__Work to be completed__
Starting at the line that contains "bpy.context.scene.collection.objects.link(empty)" and stopping at the line that contains "obj.parent = None", repeat every line exactly, the two end lines included, and nothing else.
===== Recorded data =====
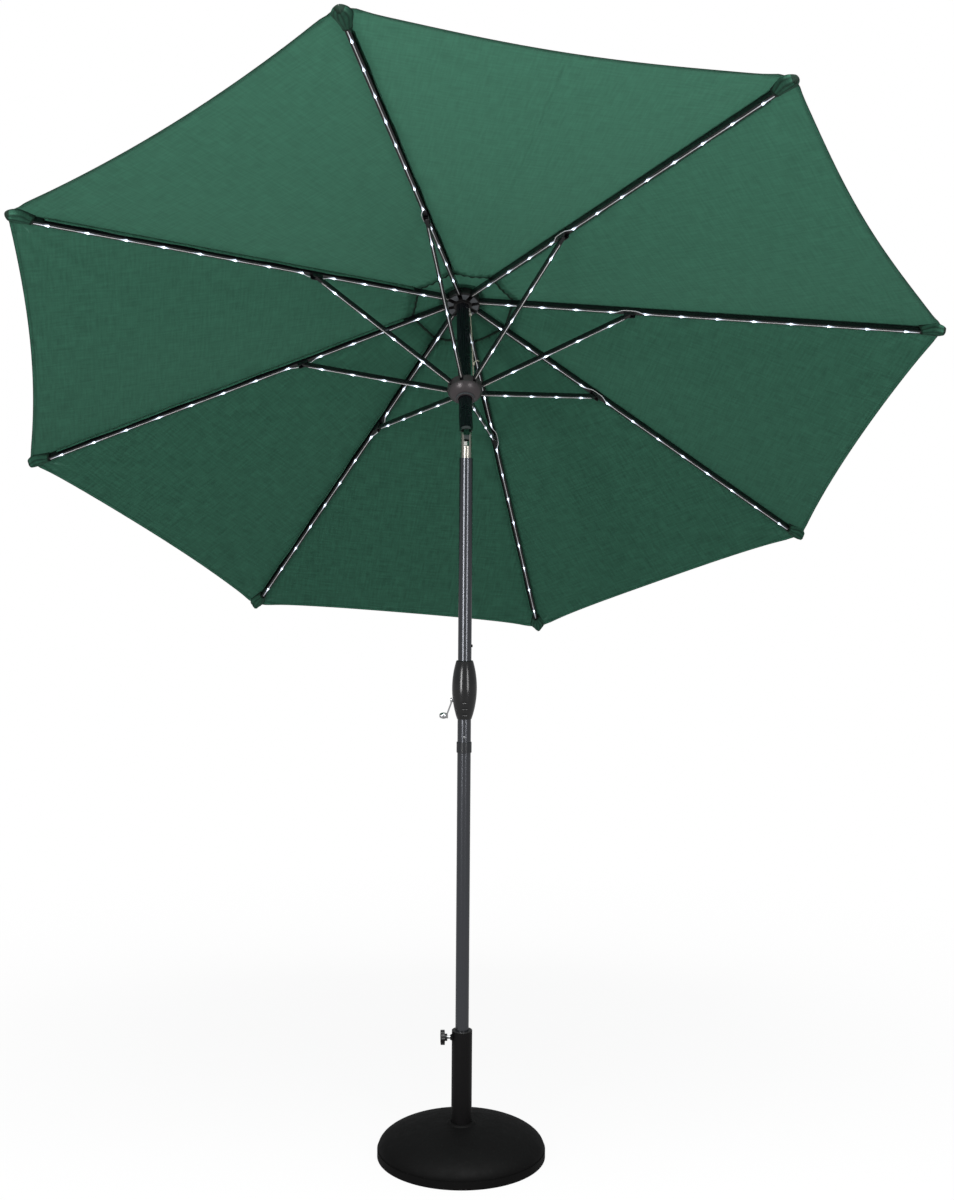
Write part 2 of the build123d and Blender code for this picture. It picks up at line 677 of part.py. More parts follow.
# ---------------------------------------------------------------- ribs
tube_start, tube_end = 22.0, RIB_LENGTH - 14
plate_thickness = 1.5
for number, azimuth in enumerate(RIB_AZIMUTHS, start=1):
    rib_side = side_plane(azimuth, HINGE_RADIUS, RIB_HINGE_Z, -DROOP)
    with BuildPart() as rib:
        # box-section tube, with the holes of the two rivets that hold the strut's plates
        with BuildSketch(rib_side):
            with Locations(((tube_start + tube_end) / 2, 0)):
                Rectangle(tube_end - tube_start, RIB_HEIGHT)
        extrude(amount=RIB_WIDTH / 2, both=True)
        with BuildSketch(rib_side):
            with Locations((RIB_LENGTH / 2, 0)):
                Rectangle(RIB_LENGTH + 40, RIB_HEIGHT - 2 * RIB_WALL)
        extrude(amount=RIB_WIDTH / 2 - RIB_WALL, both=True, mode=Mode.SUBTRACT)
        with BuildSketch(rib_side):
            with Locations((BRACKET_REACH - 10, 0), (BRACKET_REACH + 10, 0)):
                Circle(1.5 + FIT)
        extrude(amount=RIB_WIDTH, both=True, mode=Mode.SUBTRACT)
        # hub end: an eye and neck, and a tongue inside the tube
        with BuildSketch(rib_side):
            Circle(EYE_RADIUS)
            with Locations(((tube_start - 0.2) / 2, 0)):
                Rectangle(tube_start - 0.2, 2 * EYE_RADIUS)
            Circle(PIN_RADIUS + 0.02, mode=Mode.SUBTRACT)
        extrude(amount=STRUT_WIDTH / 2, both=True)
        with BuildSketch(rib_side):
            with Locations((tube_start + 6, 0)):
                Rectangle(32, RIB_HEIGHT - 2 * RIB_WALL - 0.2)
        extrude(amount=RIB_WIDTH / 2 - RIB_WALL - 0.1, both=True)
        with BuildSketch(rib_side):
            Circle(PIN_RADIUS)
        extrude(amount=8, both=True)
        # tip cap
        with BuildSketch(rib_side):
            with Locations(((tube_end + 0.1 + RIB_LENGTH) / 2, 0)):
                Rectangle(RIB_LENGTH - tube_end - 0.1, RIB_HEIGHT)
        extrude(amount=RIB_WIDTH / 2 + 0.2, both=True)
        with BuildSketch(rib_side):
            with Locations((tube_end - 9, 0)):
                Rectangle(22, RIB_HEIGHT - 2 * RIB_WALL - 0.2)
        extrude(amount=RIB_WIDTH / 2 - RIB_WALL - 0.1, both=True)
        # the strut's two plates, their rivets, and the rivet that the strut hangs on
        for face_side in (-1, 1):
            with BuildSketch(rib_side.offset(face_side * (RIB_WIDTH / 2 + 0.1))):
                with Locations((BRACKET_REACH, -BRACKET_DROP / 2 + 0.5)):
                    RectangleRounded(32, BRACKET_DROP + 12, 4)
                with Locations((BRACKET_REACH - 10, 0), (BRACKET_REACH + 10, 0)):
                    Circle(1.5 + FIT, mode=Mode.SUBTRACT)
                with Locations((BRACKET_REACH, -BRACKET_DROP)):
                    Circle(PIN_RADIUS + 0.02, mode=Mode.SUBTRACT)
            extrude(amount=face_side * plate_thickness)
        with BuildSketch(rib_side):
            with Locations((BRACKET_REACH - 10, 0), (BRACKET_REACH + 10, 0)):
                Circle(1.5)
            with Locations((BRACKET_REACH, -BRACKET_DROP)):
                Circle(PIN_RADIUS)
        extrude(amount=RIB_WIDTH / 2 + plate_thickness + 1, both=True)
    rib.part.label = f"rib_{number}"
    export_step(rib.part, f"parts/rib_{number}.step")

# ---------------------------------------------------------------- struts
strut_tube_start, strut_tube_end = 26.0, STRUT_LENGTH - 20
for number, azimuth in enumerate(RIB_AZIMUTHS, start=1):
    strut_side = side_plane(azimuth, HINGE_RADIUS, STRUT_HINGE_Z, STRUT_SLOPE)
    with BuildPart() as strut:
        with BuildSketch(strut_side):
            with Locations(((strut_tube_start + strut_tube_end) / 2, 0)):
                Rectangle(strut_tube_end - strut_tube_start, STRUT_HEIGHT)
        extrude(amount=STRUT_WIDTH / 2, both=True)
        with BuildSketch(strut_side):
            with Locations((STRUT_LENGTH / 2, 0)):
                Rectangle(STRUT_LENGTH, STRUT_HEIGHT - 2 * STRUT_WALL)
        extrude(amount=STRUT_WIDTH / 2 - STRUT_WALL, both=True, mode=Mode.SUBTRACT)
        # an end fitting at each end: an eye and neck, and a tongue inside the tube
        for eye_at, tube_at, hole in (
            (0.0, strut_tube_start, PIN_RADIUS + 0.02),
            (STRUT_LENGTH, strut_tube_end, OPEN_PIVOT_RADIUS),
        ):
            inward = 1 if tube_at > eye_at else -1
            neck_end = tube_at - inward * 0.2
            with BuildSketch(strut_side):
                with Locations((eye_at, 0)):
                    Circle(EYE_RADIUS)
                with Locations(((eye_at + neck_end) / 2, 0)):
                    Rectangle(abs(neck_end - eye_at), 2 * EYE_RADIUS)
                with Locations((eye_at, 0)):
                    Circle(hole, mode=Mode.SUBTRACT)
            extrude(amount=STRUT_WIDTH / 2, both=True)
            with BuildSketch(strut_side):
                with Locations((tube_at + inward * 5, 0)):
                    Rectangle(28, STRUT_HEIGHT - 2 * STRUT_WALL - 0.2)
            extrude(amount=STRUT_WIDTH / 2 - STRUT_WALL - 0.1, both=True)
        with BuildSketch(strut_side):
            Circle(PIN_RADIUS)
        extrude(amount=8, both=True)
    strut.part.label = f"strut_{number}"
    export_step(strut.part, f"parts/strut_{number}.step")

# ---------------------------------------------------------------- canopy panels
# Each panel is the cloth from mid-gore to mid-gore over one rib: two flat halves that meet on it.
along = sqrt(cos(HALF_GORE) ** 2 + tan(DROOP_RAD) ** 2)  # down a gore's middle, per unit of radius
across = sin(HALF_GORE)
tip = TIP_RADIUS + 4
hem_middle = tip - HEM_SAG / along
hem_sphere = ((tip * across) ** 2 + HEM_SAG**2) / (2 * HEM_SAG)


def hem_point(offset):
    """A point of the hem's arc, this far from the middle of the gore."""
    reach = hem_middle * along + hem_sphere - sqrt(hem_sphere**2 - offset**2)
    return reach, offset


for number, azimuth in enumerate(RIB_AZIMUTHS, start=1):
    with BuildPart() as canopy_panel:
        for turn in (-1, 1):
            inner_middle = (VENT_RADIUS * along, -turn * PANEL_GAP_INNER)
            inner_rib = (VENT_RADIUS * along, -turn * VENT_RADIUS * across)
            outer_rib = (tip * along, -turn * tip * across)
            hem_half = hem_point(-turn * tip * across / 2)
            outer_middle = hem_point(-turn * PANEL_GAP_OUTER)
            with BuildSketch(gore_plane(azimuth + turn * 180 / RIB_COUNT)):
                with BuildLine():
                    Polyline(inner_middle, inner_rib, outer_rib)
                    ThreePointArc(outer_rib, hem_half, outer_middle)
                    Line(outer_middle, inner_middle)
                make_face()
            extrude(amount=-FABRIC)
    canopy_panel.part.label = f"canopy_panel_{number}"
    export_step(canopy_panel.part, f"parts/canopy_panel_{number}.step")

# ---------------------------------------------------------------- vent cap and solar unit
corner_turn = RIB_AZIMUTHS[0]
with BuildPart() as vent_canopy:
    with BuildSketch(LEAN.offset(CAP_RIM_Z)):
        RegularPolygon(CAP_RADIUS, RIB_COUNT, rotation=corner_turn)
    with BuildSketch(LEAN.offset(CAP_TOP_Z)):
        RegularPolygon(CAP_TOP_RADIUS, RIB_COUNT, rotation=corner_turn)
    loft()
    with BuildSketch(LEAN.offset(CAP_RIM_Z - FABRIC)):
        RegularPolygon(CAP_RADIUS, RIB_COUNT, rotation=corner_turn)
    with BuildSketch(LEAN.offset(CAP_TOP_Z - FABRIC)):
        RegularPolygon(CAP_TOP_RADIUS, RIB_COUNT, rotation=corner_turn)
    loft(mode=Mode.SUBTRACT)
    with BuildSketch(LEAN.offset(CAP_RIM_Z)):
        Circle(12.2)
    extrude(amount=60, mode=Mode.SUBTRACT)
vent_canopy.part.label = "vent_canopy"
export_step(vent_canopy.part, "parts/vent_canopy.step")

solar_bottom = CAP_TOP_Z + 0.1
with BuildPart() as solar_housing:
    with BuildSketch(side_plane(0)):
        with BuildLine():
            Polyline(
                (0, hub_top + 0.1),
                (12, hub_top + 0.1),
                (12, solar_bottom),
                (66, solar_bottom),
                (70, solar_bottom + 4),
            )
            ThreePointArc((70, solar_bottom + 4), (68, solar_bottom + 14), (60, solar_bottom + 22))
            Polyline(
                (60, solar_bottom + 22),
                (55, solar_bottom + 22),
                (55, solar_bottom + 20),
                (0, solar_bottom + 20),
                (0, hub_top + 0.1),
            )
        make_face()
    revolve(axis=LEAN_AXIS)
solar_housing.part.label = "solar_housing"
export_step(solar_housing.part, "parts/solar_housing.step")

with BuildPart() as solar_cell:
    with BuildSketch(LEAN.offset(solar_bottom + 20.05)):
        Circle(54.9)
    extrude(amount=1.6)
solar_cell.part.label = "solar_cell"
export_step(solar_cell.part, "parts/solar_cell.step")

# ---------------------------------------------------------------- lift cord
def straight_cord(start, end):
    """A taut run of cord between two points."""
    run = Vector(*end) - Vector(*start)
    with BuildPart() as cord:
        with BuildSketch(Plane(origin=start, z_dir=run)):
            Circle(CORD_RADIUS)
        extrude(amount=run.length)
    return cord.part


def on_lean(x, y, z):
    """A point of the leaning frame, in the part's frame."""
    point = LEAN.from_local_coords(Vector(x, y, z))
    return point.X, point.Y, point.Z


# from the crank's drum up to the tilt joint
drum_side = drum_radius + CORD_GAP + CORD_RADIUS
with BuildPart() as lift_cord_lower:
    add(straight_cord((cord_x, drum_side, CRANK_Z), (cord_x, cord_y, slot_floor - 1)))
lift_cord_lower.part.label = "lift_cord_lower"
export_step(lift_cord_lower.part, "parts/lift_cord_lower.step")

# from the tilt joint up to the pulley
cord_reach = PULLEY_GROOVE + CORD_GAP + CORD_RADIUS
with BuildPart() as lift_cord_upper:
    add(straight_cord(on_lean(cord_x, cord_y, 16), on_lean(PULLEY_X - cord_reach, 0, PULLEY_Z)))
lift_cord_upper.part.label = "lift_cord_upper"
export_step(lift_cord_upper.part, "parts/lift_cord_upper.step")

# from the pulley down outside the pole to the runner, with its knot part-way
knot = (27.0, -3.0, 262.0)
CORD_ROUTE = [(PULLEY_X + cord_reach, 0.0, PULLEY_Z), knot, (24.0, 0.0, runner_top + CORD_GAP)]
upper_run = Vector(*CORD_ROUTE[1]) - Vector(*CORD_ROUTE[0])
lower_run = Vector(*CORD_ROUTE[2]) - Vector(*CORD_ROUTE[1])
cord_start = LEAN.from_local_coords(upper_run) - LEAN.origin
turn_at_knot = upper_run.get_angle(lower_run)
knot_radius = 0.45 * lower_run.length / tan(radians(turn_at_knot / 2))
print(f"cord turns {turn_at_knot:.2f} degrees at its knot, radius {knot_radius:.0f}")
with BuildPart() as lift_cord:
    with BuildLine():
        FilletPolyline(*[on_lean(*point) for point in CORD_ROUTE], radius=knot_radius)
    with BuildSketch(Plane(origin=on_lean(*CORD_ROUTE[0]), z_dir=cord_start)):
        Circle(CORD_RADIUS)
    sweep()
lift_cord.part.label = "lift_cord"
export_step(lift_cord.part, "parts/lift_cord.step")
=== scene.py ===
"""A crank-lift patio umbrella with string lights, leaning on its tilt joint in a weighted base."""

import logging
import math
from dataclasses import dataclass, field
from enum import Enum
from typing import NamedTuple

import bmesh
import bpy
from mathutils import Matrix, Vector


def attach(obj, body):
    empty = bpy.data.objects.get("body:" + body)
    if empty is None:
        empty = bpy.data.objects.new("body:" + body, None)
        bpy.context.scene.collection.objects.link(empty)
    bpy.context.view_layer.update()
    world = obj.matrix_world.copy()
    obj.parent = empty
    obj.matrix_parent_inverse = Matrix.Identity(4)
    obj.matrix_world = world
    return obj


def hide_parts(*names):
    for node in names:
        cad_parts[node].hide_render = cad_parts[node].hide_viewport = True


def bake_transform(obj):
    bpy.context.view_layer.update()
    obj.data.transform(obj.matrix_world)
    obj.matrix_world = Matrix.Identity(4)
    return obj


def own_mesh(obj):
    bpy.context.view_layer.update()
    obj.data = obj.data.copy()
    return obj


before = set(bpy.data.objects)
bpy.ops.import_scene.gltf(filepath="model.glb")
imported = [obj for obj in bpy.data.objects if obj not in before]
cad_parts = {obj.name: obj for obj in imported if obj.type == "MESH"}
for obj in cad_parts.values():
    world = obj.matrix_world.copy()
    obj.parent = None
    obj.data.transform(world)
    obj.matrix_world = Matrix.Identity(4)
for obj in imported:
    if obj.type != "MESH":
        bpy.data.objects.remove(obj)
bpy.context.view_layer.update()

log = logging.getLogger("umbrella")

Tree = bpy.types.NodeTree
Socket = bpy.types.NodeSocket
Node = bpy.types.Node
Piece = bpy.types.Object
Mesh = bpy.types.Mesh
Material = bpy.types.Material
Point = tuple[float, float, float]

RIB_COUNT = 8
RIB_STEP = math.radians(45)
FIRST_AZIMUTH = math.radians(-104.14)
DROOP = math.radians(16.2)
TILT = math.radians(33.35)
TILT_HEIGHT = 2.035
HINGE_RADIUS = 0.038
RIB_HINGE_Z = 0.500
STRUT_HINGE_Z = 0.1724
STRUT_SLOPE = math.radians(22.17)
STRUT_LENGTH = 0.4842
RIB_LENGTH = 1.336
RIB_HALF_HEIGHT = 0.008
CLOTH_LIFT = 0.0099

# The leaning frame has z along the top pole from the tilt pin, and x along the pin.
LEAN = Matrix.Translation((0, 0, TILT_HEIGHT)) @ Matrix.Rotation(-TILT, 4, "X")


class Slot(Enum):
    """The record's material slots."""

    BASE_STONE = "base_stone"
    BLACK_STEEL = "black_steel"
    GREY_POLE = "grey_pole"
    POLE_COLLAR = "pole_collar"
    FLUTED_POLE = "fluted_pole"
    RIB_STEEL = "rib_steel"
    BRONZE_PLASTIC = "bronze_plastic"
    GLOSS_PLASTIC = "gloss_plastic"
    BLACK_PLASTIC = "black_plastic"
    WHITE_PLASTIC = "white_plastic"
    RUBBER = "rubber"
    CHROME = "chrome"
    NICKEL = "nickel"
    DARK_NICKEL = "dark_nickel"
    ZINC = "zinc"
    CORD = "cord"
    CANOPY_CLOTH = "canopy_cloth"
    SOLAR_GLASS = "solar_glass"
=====
__Final result__
        bpy.context.scene.collection.objects.link(empty)
    bpy.context.view_layer.update()
    world = obj.matrix_world.copy()
    obj.parent = empty
    obj.matrix_parent_inverse = Matrix.Identity(4)
    obj.matrix_world = world
    return obj


def hide_parts(*names):
    for node in names:
        cad_parts[node].hide_render = cad_parts[node].hide_viewport = True


def bake_transform(obj):
    bpy.context.view_layer.update()
    obj.data.transform(obj.matrix_world)
    obj.matrix_world = Matrix.Identity(4)
    return obj


def own_mesh(obj):
    bpy.context.view_layer.update()
    obj.data = obj.data.copy()
    return obj


before = set(bpy.data.objects)
bpy.ops.import_scene.gltf(filepath="model.glb")
imported = [obj for obj in bpy.data.objects if obj not in before]
cad_parts = {obj.name: obj for obj in imported if obj.type == "MESH"}
for obj in cad_parts.values():
    world = obj.matrix_world.copy()
    obj.parent = None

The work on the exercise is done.